» **SET EXERCISE**: In the listing below, count the lines containing the string "slide" and state only the number.

» **RECORDS TO USE**:
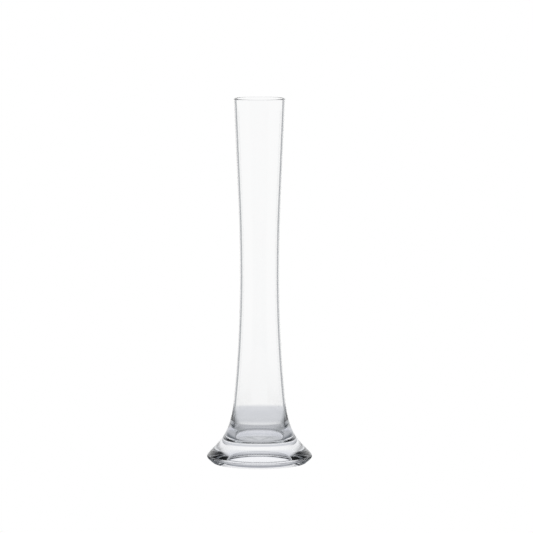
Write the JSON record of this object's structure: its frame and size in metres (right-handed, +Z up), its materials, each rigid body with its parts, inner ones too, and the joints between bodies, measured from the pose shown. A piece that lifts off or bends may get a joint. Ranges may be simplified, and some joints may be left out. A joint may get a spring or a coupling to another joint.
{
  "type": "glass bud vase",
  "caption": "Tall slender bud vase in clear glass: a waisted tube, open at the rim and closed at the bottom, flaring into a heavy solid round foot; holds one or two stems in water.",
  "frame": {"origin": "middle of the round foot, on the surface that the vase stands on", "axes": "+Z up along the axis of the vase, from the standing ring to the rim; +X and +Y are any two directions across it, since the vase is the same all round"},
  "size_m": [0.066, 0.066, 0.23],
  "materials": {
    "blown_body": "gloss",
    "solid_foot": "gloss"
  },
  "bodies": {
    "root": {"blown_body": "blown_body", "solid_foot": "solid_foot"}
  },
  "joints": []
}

---

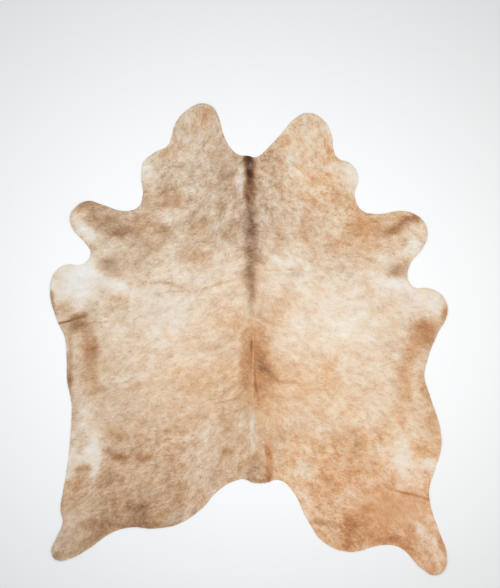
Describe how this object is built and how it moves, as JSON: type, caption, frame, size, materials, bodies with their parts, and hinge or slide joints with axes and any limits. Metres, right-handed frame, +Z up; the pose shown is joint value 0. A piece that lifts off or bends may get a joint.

==

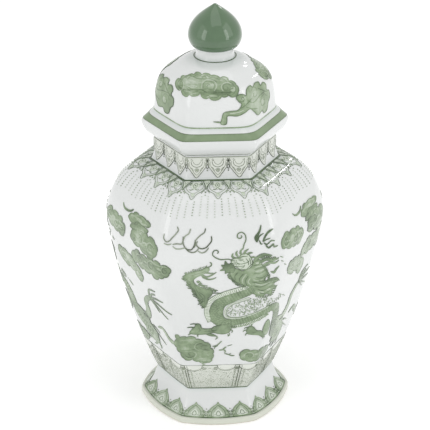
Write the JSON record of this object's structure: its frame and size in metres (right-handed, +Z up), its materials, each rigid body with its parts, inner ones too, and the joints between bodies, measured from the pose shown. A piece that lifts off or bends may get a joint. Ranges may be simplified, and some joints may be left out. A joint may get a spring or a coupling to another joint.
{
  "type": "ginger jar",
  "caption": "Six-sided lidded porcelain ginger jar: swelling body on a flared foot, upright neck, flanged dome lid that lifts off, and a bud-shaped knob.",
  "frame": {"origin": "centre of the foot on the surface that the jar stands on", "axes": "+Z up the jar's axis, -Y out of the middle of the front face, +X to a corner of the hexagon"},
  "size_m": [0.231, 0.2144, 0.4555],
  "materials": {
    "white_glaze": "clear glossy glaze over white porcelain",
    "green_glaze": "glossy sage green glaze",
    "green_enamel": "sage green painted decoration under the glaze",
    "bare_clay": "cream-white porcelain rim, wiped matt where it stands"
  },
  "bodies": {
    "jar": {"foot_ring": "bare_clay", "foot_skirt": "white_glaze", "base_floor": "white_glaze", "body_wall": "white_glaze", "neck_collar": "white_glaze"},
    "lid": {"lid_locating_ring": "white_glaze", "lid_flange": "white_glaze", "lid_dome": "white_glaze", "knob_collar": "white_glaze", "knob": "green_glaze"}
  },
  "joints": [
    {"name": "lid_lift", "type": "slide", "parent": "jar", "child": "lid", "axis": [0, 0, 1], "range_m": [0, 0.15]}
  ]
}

» **REPLY TO THE EXERCISE**: 2